When Umar asked Umm Salama if the Messenger's wives all spoke their minds to the Messenger

and answered him without respect,

she told him in no uncertain terms

"What right have you to come between God's Messenger and his wives?

Yes, by God, we speak our minds to him,

and if he lets us do so that is his affair,

and if he forbids us he will find us more obedient to him than we are to you".

The Messenger liked strong, resourceful, intelligent women,

with opinions as well as modesty.

Outside the curtain, this tradition of strong, intelligent women

could be seen amongst the Messenger's women friends,

and continued after the Messenger's death,

with many women challenging the way that their lives

were so quickly being brought back under the control of men.

Known as barza women,

they claimed the right to go out unveiled,

neither hiding their faces

nor lowering their heads,

they would receive male visitors at home

and were known for their judgement and sound reasoning.

And perhaps the best known example of this

is the Messenger's great grand-daughter, Sukayna.

Sukayna was born in the year 49 after the Hijra,

and was known for her beauty, intelligence and wit.
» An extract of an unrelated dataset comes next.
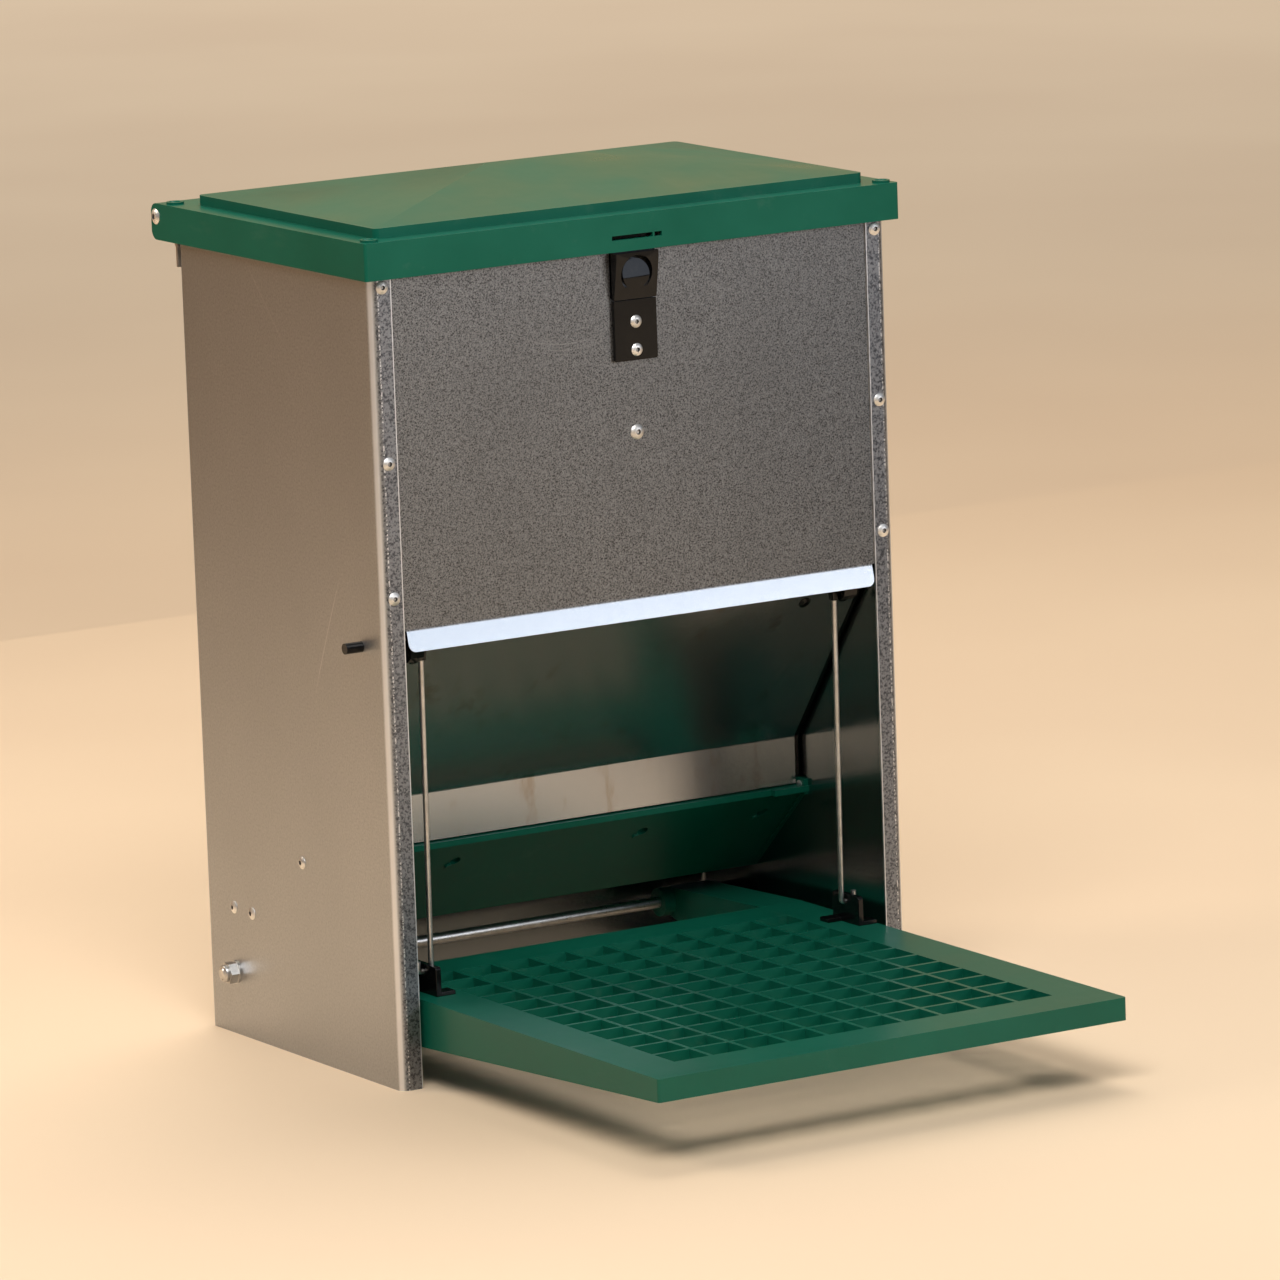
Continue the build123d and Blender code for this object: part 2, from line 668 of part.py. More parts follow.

Powerful men debated politics and law with her,

and caliphs and princes proposed marriage to her.

Which she declined.

But she still had five or perhaps six husbands,

wrote passionate poetry about some,

fought with some,

brought some to court,

and never pledged obedience to any of them.

A reassertion of women's muslim rights

by someone who when she was six years old,

on the plains of Kerbala,

saw the jahiliyya re-emerge

and her father slaughtered,

and his head, which as an infant the Messenger had cradled as he made his Sala,

ending up decapitated and displayed on the end of a spear.

Sukayna chose her Way of Life

knowing all about the realities of strength and power.